**DIRECTION:**
Retype, exactly as written, every line from the one containing "if empty is" down to the one containing "imported = [obj", including both, and nothing else.
======== DATA PROVIDED ========
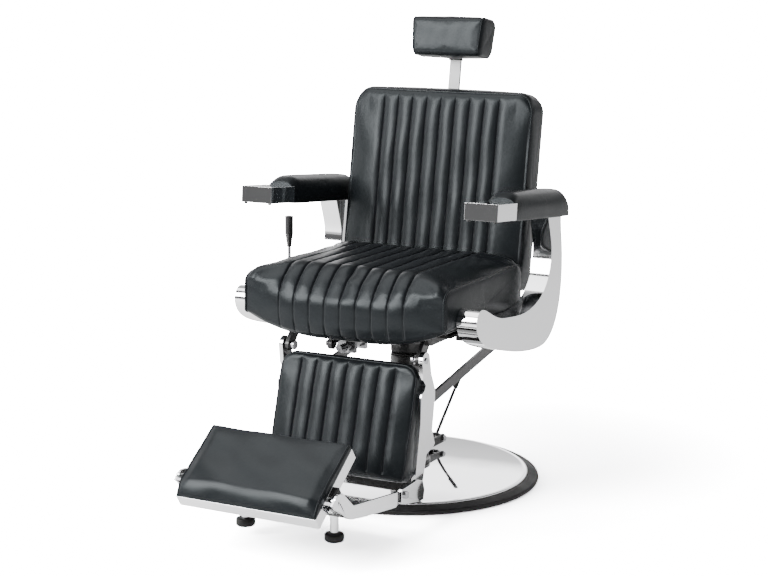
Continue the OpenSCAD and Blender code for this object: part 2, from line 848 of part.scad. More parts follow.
// Step plate between the side plates, with the lugs that reach back to the fold hinge
module step_plate() {
    color("gainsboro") difference() {
        union() {
            slab(-190, 190) polygon([[-439, 74.5], [-448, 73], [-606, 96], [-654, 105], [-675, 113],
                [-676, 118], [-655, 110], [-606, 101], [-439, 79.5]]);
            both_sides() slab(180, 188) {
                strut(foot_hinge, 12, [-452, 88], 10);
                polygon([[-441, 75], [-520, 86], [-520, 98], [-450, 98]]);
            }
        }
        both_sides() bar_x(170, 195, foot_hinge, 6 + run);
    }
}

// Two stems that stop the footrest at the floor, cut to the slope of the step plate
module footrest_pegs() {
    color("whitesmoke") both_sides() difference() {
        translate([peg_x, peg_y, 40]) {
            cylinder(h = 60, r = 9.5);
            translate([0, 0, 39]) cylinder(h = 21, r = 13);
        }
        slab(80, 150) polygon([[-448, 73], [-606, 96], [-654, 105], [-654, 140], [-448, 140]]);
    }
}

module peg_feet() {
    color("#111112") both_sides() translate([peg_x, peg_y, 0]) rotate_extrude() polygon([[0, 22],
        [19, 22], [21.5, 24.5], [22, 28], [22, 36], [20.5, 39], [18, 40], [0, 40]]);
}

module footrest_pins() {
    color("silver") both_sides() {
        bar_x(176, leg_x + 24, foot_hinge, 6);
        bar_x(leg_x + 20.1, leg_x + 25, foot_hinge, 9);
    }
}

// Footplate core
module footplate_board() {
    color("burlywood") plate_place() difference() {
        translate([-plate_w / 2 + 3, 3, -plate_t]) cube([plate_w - 6, plate_len - 3, plate_t]);
        translate([-plate_w / 2, flip_y, flip_z]) rotate([0, 90, 0]) cylinder(h = plate_w, r = 5 + run);
    }
}

// Chrome edge round the front and the sides of the footplate
module footplate_trim() {
    color("whitesmoke") plate_place() difference() {
        translate([-plate_w / 2, 0, -plate_t]) cube([plate_w, plate_len, plate_t]);
        translate([-plate_w / 2 + 2.9, 2.9, -plate_t - 1]) cube([plate_w - 5.8, plate_len, plate_t + 2]);
        translate([-plate_w, flip_y, flip_z]) rotate([0, 90, 0]) cylinder(h = 2 * plate_w, r = 5 + run);
    }
}

module footplate_cushion() {
    w = plate_w / 2;
    steps = [w, w - 1, w - 4, w - 10, w - 22, w * 0.6, w * 0.3];
    color("#232629") plate_place() loft([for (x = concat([for (s = steps) -s], [0],
        [for (i = [6 : -1 : 0]) steps[i]])) let (
        e = drawn(x, w, 9),
        swell = 1 - pow(x / w, 4))
        [for (p = outline(0.5 + e, plate_len - e / 2, 0.2, 13 - e, 5.6 - e / 2, 0, 9 * swell))
            [x, p[0], p[1]]]]);
}

// Stub pins in the board that turn in the ears, with a cap nut at the sitter's right
module footplate_pivots() {
    color("silver") union() {
        difference() {
            bar_x(140, 196, flip_hinge, 5);
            bar_x(189, 197, flip_hinge, 2.8);
        }
        bar_x(-203, -140, flip_hinge, 5);
        bar_x(-205, -196.2, flip_hinge, 9);
    }
}

module footplate_bushes() {
    color("whitesmoke") both_sides() difference() {
        bar_x(plate_w / 2 + 0.1, 189.6, flip_hinge, 9);
        bar_x(plate_w / 2 - 1, 191, flip_hinge, 5 + run);
    }
}

// Rubber buffers beside the footplate's pivots
module flip_stops() {
    color("#101011") plate_place() both_sides() translate([plate_w / 2 + 0.05, 74, -22]) cube([12, 20, 17]);
}

base_plate();
base_cover();
base_rim();
pump_housing();
pump_gland();
flange_bolts();
pedal_bracket();
pedal_shaft();
return_spring();
pump_pedal();
pedal_rubber();
piston_rod();
thrust_washer();
swivel_hub();
seat_rails();
front_rails();
main_cross_member();
front_cross_member();
seat_board();
seat_cushion();
arm_frame_left();
arm_frame_right();
arm_spacers();
arm_bolts();
arm_block_left();
arm_block_right();
block_screws();
arm_pad_left();
arm_pad_right();
hinge_pins();
lock_cylinder();
lock_rod();
release_lever();
lever_grip();
back_frame();
back_shell();
back_cushion();
headrest_socket();
headrest_post();
headrest_collar();
headrest_cushion();
legrest_arm_left();
legrest_arm_right();
legrest_bars();
calf_board();
calf_cushion();
footrest_hinges();
link_bars();
footrest_side_left();
footrest_side_right();
step_plate();
footrest_pegs();
peg_feet();
footrest_pins();
footplate_board();
footplate_trim();
footplate_cushion();
footplate_pivots();
footplate_bushes();
flip_stops();
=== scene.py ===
"""A hydraulic barber chair in black faux leather and chrome, in metres.

Origin at the centre of the base on the floor, +Z up, the chair faces -Y, +X is the sitter's left.
"""
import math
import bpy
import numpy as np
from mathutils import Matrix


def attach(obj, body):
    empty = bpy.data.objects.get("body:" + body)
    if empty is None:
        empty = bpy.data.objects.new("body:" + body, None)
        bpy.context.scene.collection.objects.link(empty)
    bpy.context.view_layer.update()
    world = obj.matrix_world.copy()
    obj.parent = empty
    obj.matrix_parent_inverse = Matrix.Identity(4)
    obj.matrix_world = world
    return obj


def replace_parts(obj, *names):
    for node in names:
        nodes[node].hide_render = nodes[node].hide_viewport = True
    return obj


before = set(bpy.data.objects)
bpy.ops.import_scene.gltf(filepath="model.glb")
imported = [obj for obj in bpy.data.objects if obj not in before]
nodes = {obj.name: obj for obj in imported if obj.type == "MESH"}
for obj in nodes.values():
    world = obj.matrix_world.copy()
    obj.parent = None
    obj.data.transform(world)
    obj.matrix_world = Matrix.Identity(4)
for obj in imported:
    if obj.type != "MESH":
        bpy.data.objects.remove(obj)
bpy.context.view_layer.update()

# ---------------------------------------------------------------- camera
# Stands to the sitter's left of the front at about armrest height, looks slightly down, and leans
# by half a degree.


def stood(side, up, out, place):
    """A 4 x 4 matrix whose columns are three directions and a place."""
    turn = np.eye(4)
    turn[:3, 0], turn[:3, 1], turn[:3, 2], turn[:3, 3] = side, up, out, place
    return turn


yaw, pitch, roll = math.radians(27.06), math.radians(10.74), math.radians(0.451)
ahead = np.array([-math.sin(yaw) * math.cos(pitch), math.cos(yaw) * math.cos(pitch),
                  -math.sin(pitch)])
level = np.array([math.cos(yaw), math.sin(yaw), 0.0])
upward = np.cross(level, ahead)
across = level * math.cos(roll) + upward * math.sin(roll)
upright = upward * math.cos(roll) - level * math.sin(roll)
camera_place = (1.8456, -3.743, 1.267)
camera = bpy.data.objects.new("camera", bpy.data.cameras.new("camera"))
camera.data.lens = 81.17
camera.data.sensor_width = 36.0
camera.matrix_world = Matrix(stood(across, upright, -ahead, camera_place).tolist())
bpy.context.scene.collection.objects.link(camera)
bpy.context.scene.camera = camera

# ---------------------------------------------------------------- floor and light
# White paper fades into a white backdrop. Soft panels stand ahead on the -X side and beside the
# chair, and one hangs above. The room has a bright band some 20 degrees up and is darker ahead of
# the chair and on the +X side, so that polished faces turned there look grey.
plain_white = 30.0


def add_node(holder, kind, values=None, **settings):
    """Adds one shader node to a material or the world, sets its options and its named or numbered
    inputs, and returns it."""
    node = holder.node_tree.nodes.new(kind)
    for key, value in settings.items():
        setattr(node, key, value)
    for key, value in (values or {}).items():
        node.inputs[key].default_value = value
    return node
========
**THE RESULT:**
    if empty is None:
        empty = bpy.data.objects.new("body:" + body, None)
        bpy.context.scene.collection.objects.link(empty)
    bpy.context.view_layer.update()
    world = obj.matrix_world.copy()
    obj.parent = empty
    obj.matrix_parent_inverse = Matrix.Identity(4)
    obj.matrix_world = world
    return obj


def replace_parts(obj, *names):
    for node in names:
        nodes[node].hide_render = nodes[node].hide_viewport = True
    return obj


before = set(bpy.data.objects)
bpy.ops.import_scene.gltf(filepath="model.glb")
imported = [obj for obj in bpy.data.objects if obj not in before]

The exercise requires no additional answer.